The 16th-century skeletons point to "a high infant mortality rate, probably derived from poor health and malnutrition," archaeologist Sandra Elizalde said in a statement.
"Some infants were accompanied by very humble offerings, typical of an impoverished society. One of the burials contained a hummingbird-shaped figurine and another that of an old woman with perfectly detailed wrinkles on her face," Elizalde said.
Strategically located at the entrance of the Nichupte Lagoon, San Miguelito was an important trading center in pre-Hispanic times (1200-1350 AD).
"The population exploited marine resources and the place thrived," archaeologist Adriana Velazquez Morlet, director of the INAH Center in Quintana Roo, said.
Pre-hispanic structures built at that time in the settlement included the 26-foot-high by 39-foot-wide Great Pyramid, and other four architectural complexes called South, Dragons, Chaac and North, where most of the burials were unearthed.

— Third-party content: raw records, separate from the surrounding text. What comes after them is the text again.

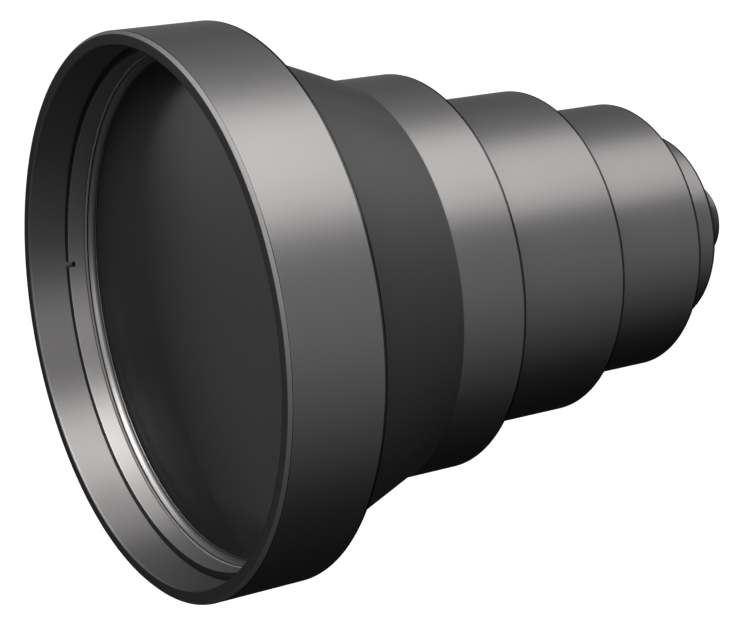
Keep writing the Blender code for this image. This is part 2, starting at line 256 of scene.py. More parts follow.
swept = add_node(
    lathe, "GeometryNodeCurveToMesh",
    {"Curve": circle.outputs["Curve"], "Profile Curve": rounded.outputs["Curve"]},
)
stood = add_node(
    lathe, "GeometryNodeTransform",
    {"Geometry": swept.outputs["Mesh"], "Rotation": (math.radians(90.0), 0.0, 0.0)},
)
closed_up = add_node(
    lathe, "GeometryNodeMergeByDistance",
    {"Geometry": stood.outputs["Geometry"], "Distance": asked.outputs["Merge distance"]},
)
smooth = add_node(
    lathe, "GeometryNodeSetShadeSmooth", {"Geometry": closed_up.outputs["Geometry"]}
)
end_tree(lathe, smooth.outputs["Geometry"], asked.outputs["Material"])
print("lathe has", len(lathe.nodes), "nodes")


# %% [markdown]
# A lens surface is defined by its sag, the depth below the top of the curve at a distance
# r from the axis. For an asphere the sag is c r^2 / (1 + sqrt(1 - (1 + k) c^2 r^2)) + a r^4,
# where c is one over the vertex radius, k the conic constant and a a fourth order term.
# The conic flattens the rim, which is what lets one element this wide stay thin. The
# formula is a small node group, because a lens needs it for both faces.

# %% The sag of an aspheric surface
sag = bpy.data.node_groups.new("sag of an asphere", "GeometryNodeTree")
for label in ("Radius", "Vertex radius", "Conic constant", "Fourth order term"):
    sag.interface.new_socket(label, in_out="INPUT", socket_type="NodeSocketFloat")
sag.interface.new_socket("Sag", in_out="OUTPUT", socket_type="NodeSocketFloat")
given = add_node(sag, "NodeGroupInput")


def math_node(tree, operation, *values):
    """The output of a Math node that works on values or sockets."""
    node = add_node(tree, "ShaderNodeMath", dict(enumerate(values)), operation=operation)
    return node.outputs[0]


squared = math_node(sag, "MULTIPLY", given.outputs["Radius"], given.outputs["Radius"])
curvature = math_node(sag, "DIVIDE", 1.0, given.outputs["Vertex radius"])
bend = math_node(sag, "MULTIPLY", curvature, squared)
conic_term = math_node(sag, "ADD", given.outputs["Conic constant"], 1.0)
stretch = math_node(sag, "MULTIPLY", conic_term, curvature)
under_root = math_node(sag, "SUBTRACT", 1.0, math_node(sag, "MULTIPLY", stretch, bend))
root = math_node(sag, "SQRT", under_root)
base_sag = math_node(sag, "DIVIDE", bend, math_node(sag, "ADD", root, 1.0))
fourth_power = math_node(sag, "MULTIPLY", squared, squared)
extra_sag = math_node(sag, "MULTIPLY", fourth_power, given.outputs["Fourth order term"])
add_node(sag, "NodeGroupOutput", {"Sag": math_node(sag, "ADD", base_sag, extra_sag)})
print("sag group has", len(sag.nodes), "nodes")

# %% [markdown]
# Nearly everything on this lens is black, and the blacks differ. The barrel is aluminium,
# bead blasted lightly after turning and dyed black in the anodising bath, which leaves a
# satin skin: a soft sheen, and a faint grain that follows the tool. Inside, where stray
# light would spoil the picture, the same bath gives a matt skin. Each finish below starts
# from one function that reads a surface in the lathe's own terms: the distance along the
# axis, the distance from it, and the direction in which the tool ran.

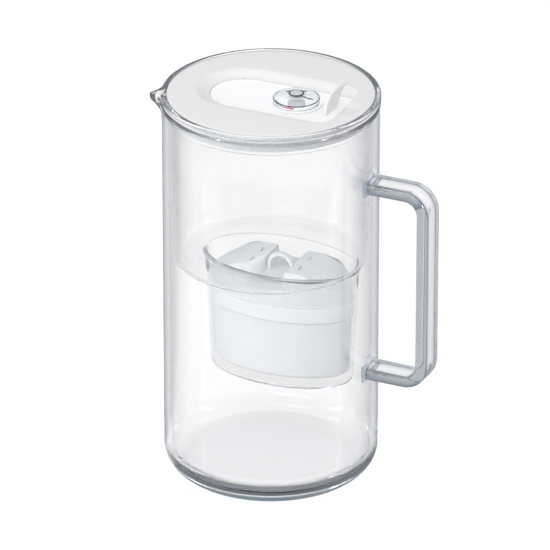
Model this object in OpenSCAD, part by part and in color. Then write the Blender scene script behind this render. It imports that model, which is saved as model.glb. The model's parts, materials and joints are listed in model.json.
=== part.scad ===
// Clear water filter pitcher with a hanging funnel, an oval cartridge and a flip lid.
// Millimetres. The origin is the centre of the base, +Z is up and +X points to the handle.

/* [Jug] */
// Height of the rim above the table
jug_h = 250.7; // [235:0.1:265]
// Outside radius of the straight wall
jug_r = 66; // [64:0.5:70]
// Thickness of the straight wall
wall_t = 3.6; // [3:0.1:4.4]
// Thickness of the floor at the axis
floor_t = 9; // [6:0.5:14]
// Outside radius of the rounded base corner
base_round = 15.7; // [12:0.1:18]
// Inside radius of the floor corner
floor_round = 12; // [8:0.5:14]
// Height of the thickened rim band
rim_h = 6; // [5.6:0.1:7]
// How far the rim band stands proud of the wall
rim_proud = 0.8; // [0.4:0.1:1.5]
// Width of the ledge inside the rim that carries the funnel
ledge_w = 1.2; // [1:0.1:1.6]

/* [Spout] */
// Angle of the spout, counted from the handle
spout_turn = 204; // [190:1:230]
// Reach of the spout tip beyond the wall
spout_reach = 7.5; // [5:0.5:10]
// Half width of the spout where it leaves the wall
spout_half_w = 11; // [9:0.5:13]
// Height of the spout below the rim
spout_h = 14; // [10:1:20]
// Height of the spout at its tip
spout_tip_h = 5; // [4:0.5:7]
// Thickness of the spout wall
spout_t = 2.4; // [2:0.1:3]

/* [Handle] */
// Height of the handle's underside above the table
handle_z = 74.5; // [60:0.5:90]
// Height of the handle from its underside to its top
handle_h = 131.7; // [110:0.1:140]
// Distance from the jug wall to the outer face of the grip
handle_reach = 42.2; // [36:0.1:50]
// Width of the handle bar
handle_w = 17; // [14:0.5:19]
// Thickness of the upper and lower arms
arm_t = 7.1; // [6:0.1:9]
// Thickness of the upright grip
grip_t = 7.7; // [6:0.1:9]
// Outside radius of the handle corners
handle_round = 16; // [12:0.5:20]
// Width of the pads that bond the handle to the wall
pad_w = 20; // [19.5:0.5:24]
// Height of each bonding pad
pad_h = 11; // [10:0.5:14]
// Thickness of each bonding pad
pad_t = 1.4; // [1:0.1:2]

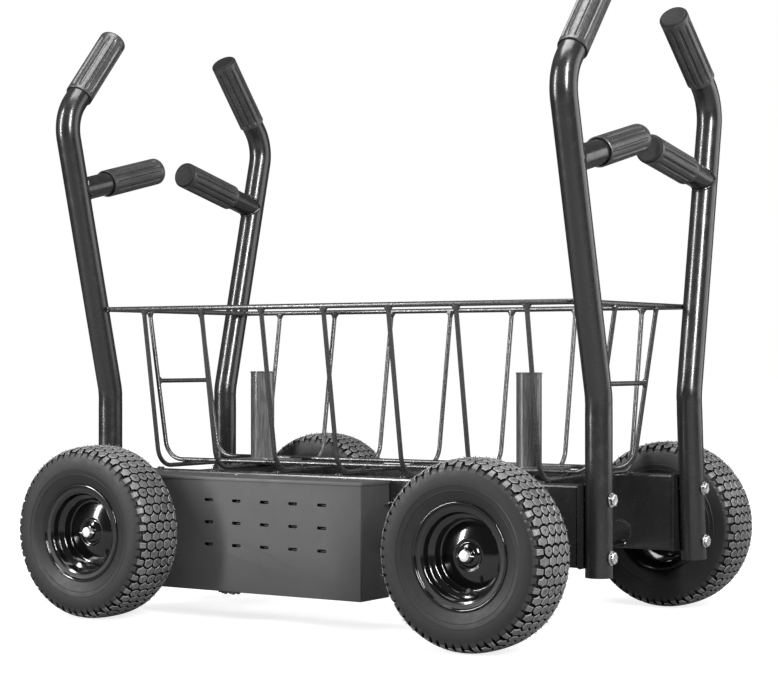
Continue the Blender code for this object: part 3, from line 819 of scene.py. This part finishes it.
def grip_mesh():
    """A fluted rubber sleeve, closed at its top and open at z = 0."""
    bm = bmesh.new()
    sides = GRIP_RIBS * 12
    bore = TUBE_RADIUS + 0.0003
    stations = [(0.0, bore, 0.0), (-0.0006, GRIP_RADIUS - 0.0012, 0.0), (0.0004, GRIP_RADIUS, 0.0),
                (0.0060, GRIP_RADIUS, 0.0), (0.0085, GRIP_RADIUS, 0.5), (0.0110, GRIP_RADIUS, 1.0)]
    for step in range(1, 8):
        stations.append((0.0110 + 0.0165 * step, GRIP_RADIUS, 1.0))
    stations += [(0.1430, GRIP_RADIUS, 0.9), (0.1465, GRIP_RADIUS, 0.35), (0.1490, GRIP_RADIUS, 0.0)]
    for step in range(7):
        angle = math.pi / 2 * step / 6
        stations.append((GRIP_LENGTH - 0.006 + 0.006 * math.sin(angle),
                         GRIP_RADIUS - 0.006 * (1 - math.cos(angle)), 0.0))
    stations += [(GRIP_LENGTH - 0.0005, 0.0200, 0.0), (GRIP_LENGTH - 0.0007, 0.0100, 0.0),
                 (GRIP_LENGTH - 0.0007, 0.0020, 0.0)]
    rings = [ring(bm, Vector((0, 0, 0.020)), UP, Y_AXIS, bore, sides)]
    for height, radius, groove in stations:
        rings.append(ring(bm, Vector((0, 0, height)), UP, Y_AXIS, radius, sides,
                          lambda angle: 1.0 - GROOVE_DEPTH * groove * flute_depth(angle)))
    skin(bm, rings)
    nub = Matrix.Translation((0, GRIP_RADIUS - 0.0004, 0.0075)) @ Matrix.Rotation(-math.pi / 2, 4, "X")
    lathe(bm, [(0.0024, -0.001), (0.0024, 0.0006), (0.0016, 0.0014), (0.0004, 0.0017)], 14, nub)
    # The cap end takes the darker rubber: painted shade.
    for face in bm.faces:
        if face.calc_center_median().z > GRIP_LENGTH - 0.004:
            face.material_index = 1
    return mesh_from(bm, "grip", GRIP, GRIP_CAP_SHADE, sharp=40)


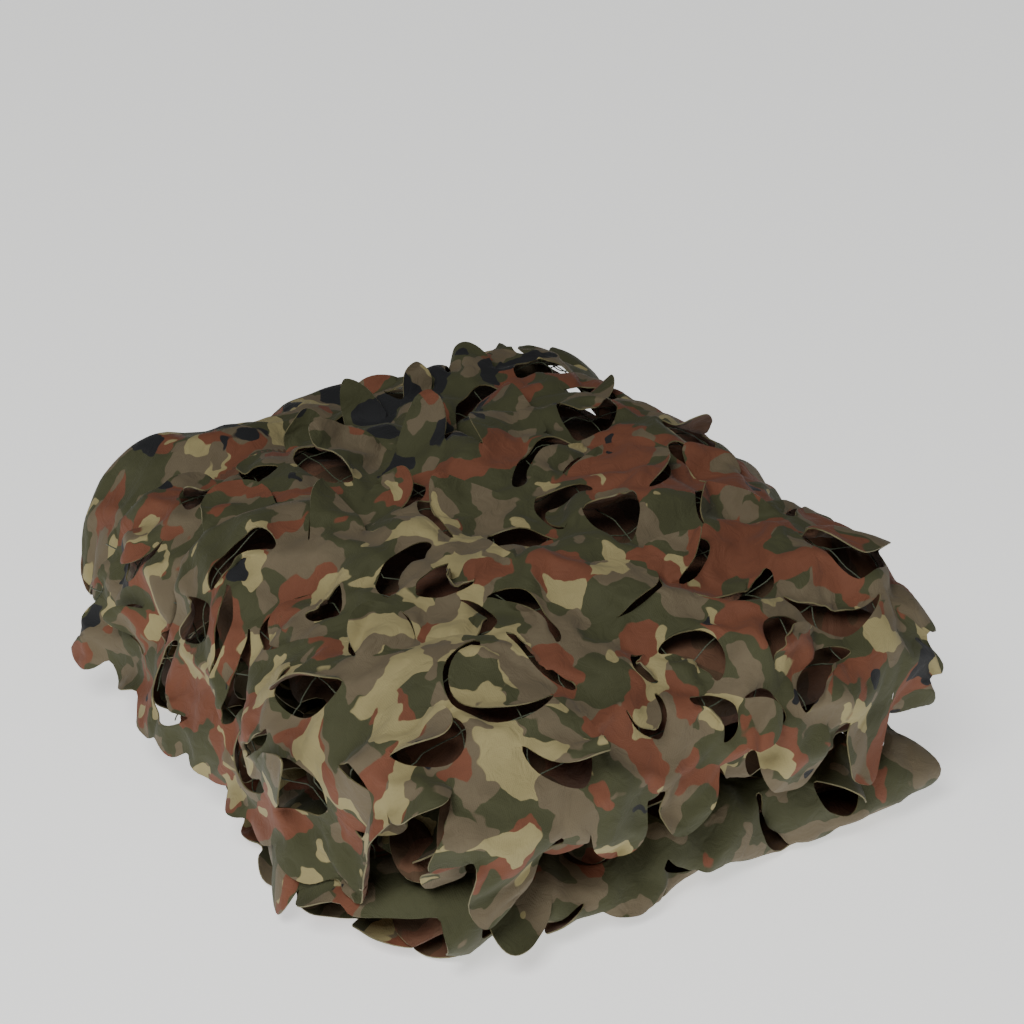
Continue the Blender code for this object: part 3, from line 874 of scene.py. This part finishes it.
def twisted_cord(colour):
    """Twisted polyester cord: pale green, with the twist as fine slanting bands, 2.2 mm apart."""
    material, surface = new_material("twisted_polyester_cord")
    on_piece = add_node(material, "TexCoord").outputs["Object"]
    sockets = {"Vector": on_piece, "Scale": WAVE_LENGTH / TWIST_SPACING}
    twist = add_node(material, "TexWave", sockets, bands_direction="DIAGONAL").outputs["Fac"]
    shades = {"A": (*(c * 0.6 for c in colour), 1), "B": (*colour, 1)}
    mix = add_node(material, "Mix", {"Factor": twist, **shades}, data_type="RGBA").outputs["Result"]
    bump = add_node(material, "Bump", {"Height": twist, "Strength": 0.4, "Distance": 0.0004})
    wire(material, surface, {"Base Color": mix, "Normal": bump, "Roughness": 0.55})
    return material


# ---- soft regions of the print, where one colour has more than its share ----
# for each, its middle across and along the strip, how far it reaches both ways, and how much more there is
REGIONS = {
    "sand": (
        (-0.18, 0.50, 0.08, 0.13, 1.1),
        (-0.10, 0.37, 0.06, 0.06, 0.7),
        (0.06, 0.16, 0.22, 0.13, -1.4),
        (0.16, 0.46, 0.10, 0.16, -0.8),
        (0.00, 1.86, 0.40, 0.14, -1.6),
    ),
    "rust": (
        (0.14, 0.40, 0.10, 0.17, 1.3),
        (-0.01, 0.57, 0.05, 0.06, 0.8),
        (-0.28, 0.18, 0.06, 0.12, 0.8),
        (-0.34, 0.35, 0.06, 0.20, 0.5),
        (-0.05, 0.63, 0.08, 0.05, 0.6),
        (0.03, 0.16, 0.12, 0.12, -0.8),
        (-0.15, 0.50, 0.10, 0.12, -0.5),
        (0.00, 1.86, 0.40, 0.12, -1.3),
    ),
    "dark": (
        (0.02, 0.16, 0.09, 0.10, 1.1),
        (0.13, 0.09, 0.08, 0.05, 0.9),
        (-0.28, 0.03, 0.10, 0.06, 0.9),
        (0.25, 0.68, 0.05, 0.08, 0.9),
        (-0.05, 5.06, 0.30, 0.06, 1.0),
    ),
}


def region_shares(flat):
    """For each colour, how much more of it each flat point has."""
    shares = {name: np.zeros(len(flat)) for name in REGIONS}
    for name, regions in REGIONS.items():
        for u, v, across, along, more in regions:
            off = ((flat - (u, v)) / (across, along)) ** 2
            shares[name] += more * np.exp(-off.sum(1))
    return shares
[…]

Things radically changed as the Spanish arrived to the Yucatan peninsula.
"The conquest was different from the rest of Mesoamerica because there were many scattered cities," Velazquez Morlet said.
"It took the Spanish 20 years to conquer them all and when they did, they settled in the west (Yucatan and Campeche). All the eastern part of Mesoamerica suffered the consequences of severed Mayan trade routes," she added.
Inevitably, San Miguelito was abandoned.
In addition to the infant burials, the archaeologists unearthed other 17 burials -- some belong to adult individuals, while others are so fragmented they cannot be identified.
"Two of the 17 burials were placed in ceramic urns, while others were found with simple offerings, such as deer antlers, a knife and projectile tips," Elizalde said.
The archaeologists also discovered fragments of a mural painting with fauna designs and marine elements, pottery, lithic tools and a two-inch earring, made of shell and engraved with the face of an individual.